# REQUIREMENT:
Every entry must be given again exactly.

# AVAILABLE RECORDS:
+++

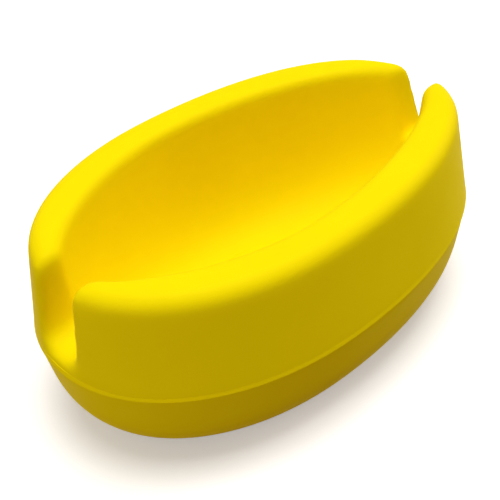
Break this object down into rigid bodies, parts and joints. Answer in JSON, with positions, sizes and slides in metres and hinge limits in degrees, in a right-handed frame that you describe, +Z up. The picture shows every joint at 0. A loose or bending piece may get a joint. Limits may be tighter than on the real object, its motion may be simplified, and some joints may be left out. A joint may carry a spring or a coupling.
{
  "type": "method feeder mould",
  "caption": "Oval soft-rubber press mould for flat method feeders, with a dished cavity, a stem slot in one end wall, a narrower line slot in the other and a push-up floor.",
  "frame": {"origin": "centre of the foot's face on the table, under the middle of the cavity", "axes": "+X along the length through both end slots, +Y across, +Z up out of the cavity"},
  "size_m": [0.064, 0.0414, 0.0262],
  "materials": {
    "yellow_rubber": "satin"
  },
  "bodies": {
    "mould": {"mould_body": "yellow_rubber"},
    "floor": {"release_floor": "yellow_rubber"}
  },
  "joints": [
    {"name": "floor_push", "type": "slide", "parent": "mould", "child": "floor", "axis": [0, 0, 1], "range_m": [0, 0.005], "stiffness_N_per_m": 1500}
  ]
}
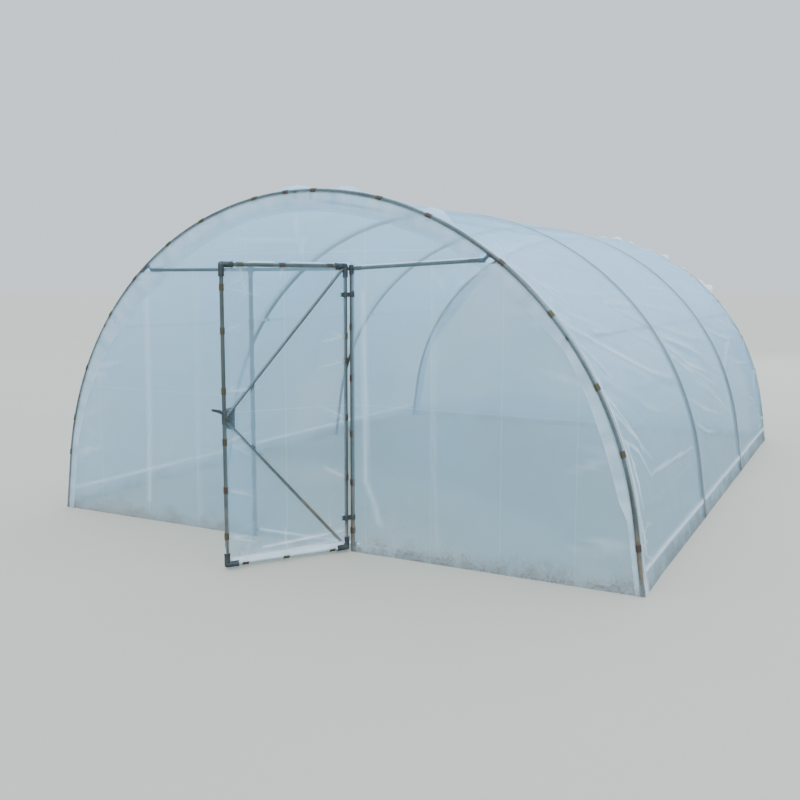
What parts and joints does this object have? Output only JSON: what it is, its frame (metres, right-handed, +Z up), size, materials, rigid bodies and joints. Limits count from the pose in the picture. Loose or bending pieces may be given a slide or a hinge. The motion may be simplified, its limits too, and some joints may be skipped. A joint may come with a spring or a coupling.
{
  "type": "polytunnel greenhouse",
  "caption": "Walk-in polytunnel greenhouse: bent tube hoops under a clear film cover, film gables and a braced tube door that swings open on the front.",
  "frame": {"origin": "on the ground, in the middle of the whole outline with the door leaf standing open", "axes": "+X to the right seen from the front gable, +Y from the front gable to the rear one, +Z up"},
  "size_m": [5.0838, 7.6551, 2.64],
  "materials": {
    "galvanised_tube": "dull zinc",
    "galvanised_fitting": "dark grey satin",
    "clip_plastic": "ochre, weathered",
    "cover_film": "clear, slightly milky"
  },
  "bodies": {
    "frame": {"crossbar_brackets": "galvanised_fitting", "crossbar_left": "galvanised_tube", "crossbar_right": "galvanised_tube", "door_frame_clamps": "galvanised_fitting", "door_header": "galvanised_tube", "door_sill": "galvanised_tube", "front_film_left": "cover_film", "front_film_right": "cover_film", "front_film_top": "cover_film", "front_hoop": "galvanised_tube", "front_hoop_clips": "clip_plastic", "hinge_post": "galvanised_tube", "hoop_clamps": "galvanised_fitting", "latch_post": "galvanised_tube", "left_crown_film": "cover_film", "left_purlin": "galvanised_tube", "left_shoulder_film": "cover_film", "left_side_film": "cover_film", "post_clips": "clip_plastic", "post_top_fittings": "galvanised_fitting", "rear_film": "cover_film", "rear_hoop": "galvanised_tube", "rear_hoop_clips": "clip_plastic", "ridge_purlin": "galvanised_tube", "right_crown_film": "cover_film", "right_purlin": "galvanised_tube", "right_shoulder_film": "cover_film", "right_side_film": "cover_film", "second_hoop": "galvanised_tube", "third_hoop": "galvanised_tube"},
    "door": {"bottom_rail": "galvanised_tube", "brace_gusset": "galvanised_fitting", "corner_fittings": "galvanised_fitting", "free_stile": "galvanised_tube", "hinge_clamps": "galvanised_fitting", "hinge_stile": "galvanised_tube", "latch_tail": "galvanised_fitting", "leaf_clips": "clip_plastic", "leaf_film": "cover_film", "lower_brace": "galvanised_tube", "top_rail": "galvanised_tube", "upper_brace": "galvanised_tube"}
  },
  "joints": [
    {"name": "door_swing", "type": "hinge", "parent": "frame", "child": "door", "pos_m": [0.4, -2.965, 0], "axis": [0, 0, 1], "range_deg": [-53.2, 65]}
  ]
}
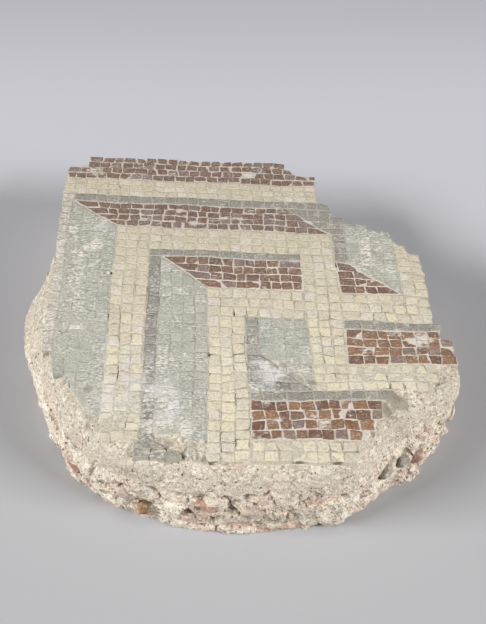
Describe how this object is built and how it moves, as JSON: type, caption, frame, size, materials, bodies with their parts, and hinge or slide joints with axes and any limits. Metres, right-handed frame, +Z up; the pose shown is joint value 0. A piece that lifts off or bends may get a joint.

+++

# COMPLETE OUTPUT:
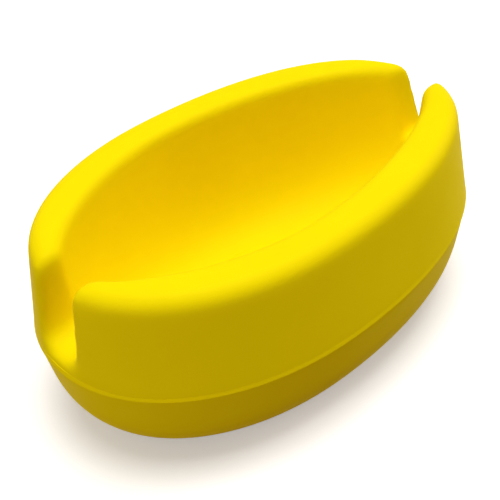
Break this object down into rigid bodies, parts and joints. Answer in JSON, with positions, sizes and slides in metres and hinge limits in degrees, in a right-handed frame that you describe, +Z up. The picture shows every joint at 0. A loose or bending piece may get a joint. Limits may be tighter than on the real object, its motion may be simplified, and some joints may be left out. A joint may carry a spring or a coupling.
{
  "type": "method feeder mould",
  "caption": "Oval soft-rubber press mould for flat method feeders, with a dished cavity, a stem slot in one end wall, a narrower line slot in the other and a push-up floor.",
  "frame": {"origin": "centre of the foot's face on the table, under the middle of the cavity", "axes": "+X along the length through both end slots, +Y across, +Z up out of the cavity"},
  "size_m": [0.064, 0.0414, 0.0262],
  "materials": {
    "yellow_rubber": "satin"
  },
  "bodies": {
    "mould": {"mould_body": "yellow_rubber"},
    "floor": {"release_floor": "yellow_rubber"}
  },
  "joints": [
    {"name": "floor_push", "type": "slide", "parent": "mould", "child": "floor", "axis": [0, 0, 1], "range_m": [0, 0.005], "stiffness_N_per_m": 1500}
  ]
}
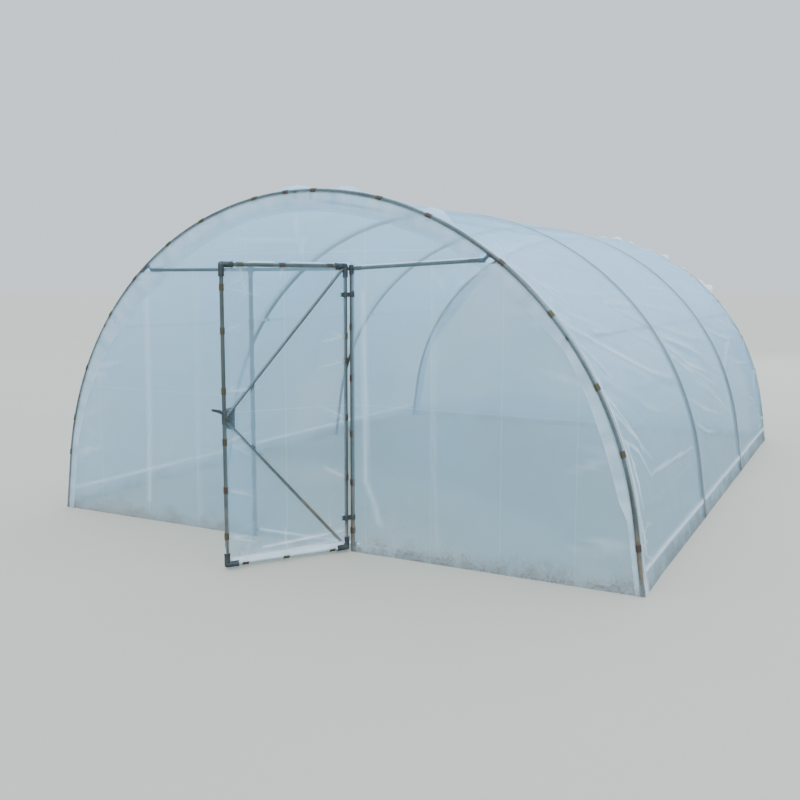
What parts and joints does this object have? Output only JSON: what it is, its frame (metres, right-handed, +Z up), size, materials, rigid bodies and joints. Limits count from the pose in the picture. Loose or bending pieces may be given a slide or a hinge. The motion may be simplified, its limits too, and some joints may be skipped. A joint may come with a spring or a coupling.
{
  "type": "polytunnel greenhouse",
  "caption": "Walk-in polytunnel greenhouse: bent tube hoops under a clear film cover, film gables and a braced tube door that swings open on the front.",
  "frame": {"origin": "on the ground, in the middle of the whole outline with the door leaf standing open", "axes": "+X to the right seen from the front gable, +Y from the front gable to the rear one, +Z up"},
  "size_m": [5.0838, 7.6551, 2.64],
  "materials": {
    "galvanised_tube": "dull zinc",
    "galvanised_fitting": "dark grey satin",
    "clip_plastic": "ochre, weathered",
    "cover_film": "clear, slightly milky"
  },
  "bodies": {
    "frame": {"crossbar_brackets": "galvanised_fitting", "crossbar_left": "galvanised_tube", "crossbar_right": "galvanised_tube", "door_frame_clamps": "galvanised_fitting", "door_header": "galvanised_tube", "door_sill": "galvanised_tube", "front_film_left": "cover_film", "front_film_right": "cover_film", "front_film_top": "cover_film", "front_hoop": "galvanised_tube", "front_hoop_clips": "clip_plastic", "hinge_post": "galvanised_tube", "hoop_clamps": "galvanised_fitting", "latch_post": "galvanised_tube", "left_crown_film": "cover_film", "left_purlin": "galvanised_tube", "left_shoulder_film": "cover_film", "left_side_film": "cover_film", "post_clips": "clip_plastic", "post_top_fittings": "galvanised_fitting", "rear_film": "cover_film", "rear_hoop": "galvanised_tube", "rear_hoop_clips": "clip_plastic", "ridge_purlin": "galvanised_tube", "right_crown_film": "cover_film", "right_purlin": "galvanised_tube", "right_shoulder_film": "cover_film", "right_side_film": "cover_film", "second_hoop": "galvanised_tube", "third_hoop": "galvanised_tube"},
    "door": {"bottom_rail": "galvanised_tube", "brace_gusset": "galvanised_fitting", "corner_fittings": "galvanised_fitting", "free_stile": "galvanised_tube", "hinge_clamps": "galvanised_fitting", "hinge_stile": "galvanised_tube", "latch_tail": "galvanised_fitting", "leaf_clips": "clip_plastic", "leaf_film": "cover_film", "lower_brace": "galvanised_tube", "top_rail": "galvanised_tube", "upper_brace": "galvanised_tube"}
  },
  "joints": [
    {"name": "door_swing", "type": "hinge", "parent": "frame", "child": "door", "pos_m": [0.4, -2.965, 0], "axis": [0, 0, 1], "range_deg": [-53.2, 65]}
  ]
}
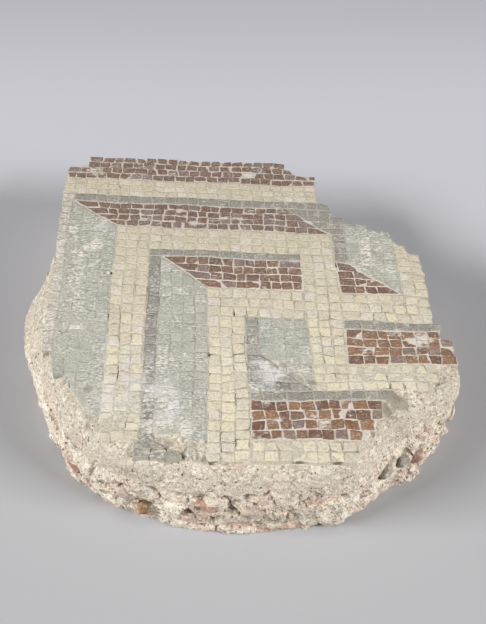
Describe how this object is built and how it moves, as JSON: type, caption, frame, size, materials, bodies with their parts, and hinge or slide joints with axes and any limits. Metres, right-handed frame, +Z up; the pose shown is joint value 0. A piece that lifts off or bends may get a joint.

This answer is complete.